I called my pal Tom Gillespie, who grew up in the 1980s in Cleveland, around the underground construction business. (Think water mains and heating oil tanks.) It was a world where laborers and heavy equipment operators alike routinely drank beer at lunch and often never exactly stopped until they got home for dinner.
I told him I've been perturbed by this term I keep hearing from hipsters, bros, and middle-aged soccer moms: "day drinking."
These Uber-taking twerps show themselves on Instagram sitting on a sunny patio with a chardonnay on a Saturday afternoon, and call it "day drinking."
Tom, who still lives in Cleveland and not on Instagram, was not familiar with the yuppie yusage. (I'd also bet Starbucks gift cards to fritters he's also blissfully unfamiliar with the term, "cultural appropriation.")

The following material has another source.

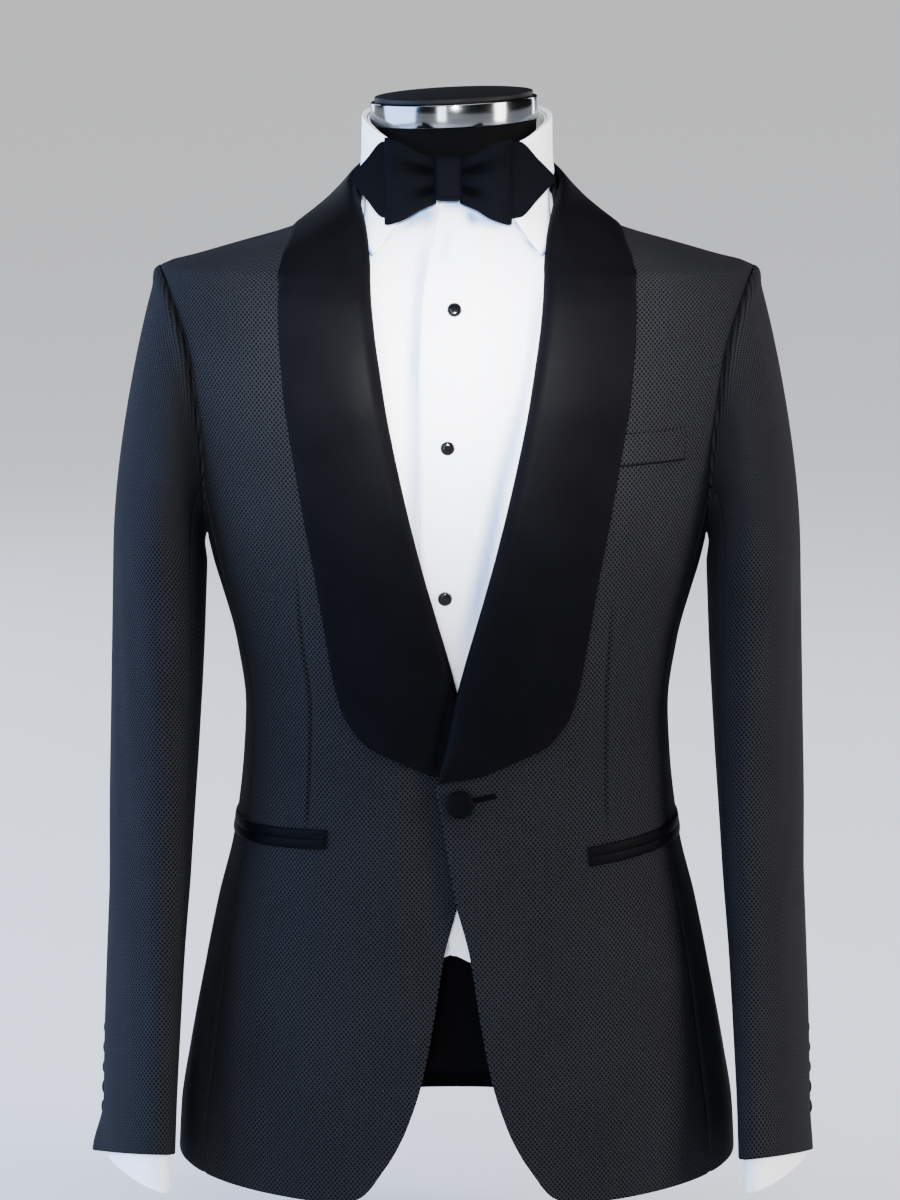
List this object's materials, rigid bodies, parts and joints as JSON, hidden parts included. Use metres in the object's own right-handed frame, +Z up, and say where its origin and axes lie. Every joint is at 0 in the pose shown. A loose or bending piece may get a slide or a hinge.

He reminded me that day drinking itself isn't a new term. But day drinking used to mean something more sinister, far beyond a few beers at lunch. It used to mean a guy or a group of them, for whatever reason, blowing off work and family and sanity itself in order to guzzle liquor during a workday, preferably in a tavern without windows.
Day drinking was a shameful thing if done frequently, and an embarrassing thing if done occasionally and St. Patrick's Day if done annually.
Whatever it was, it wasn't for Instagram.
"If you don't like it here," says the sign behind the Carney's bar, "go across the street."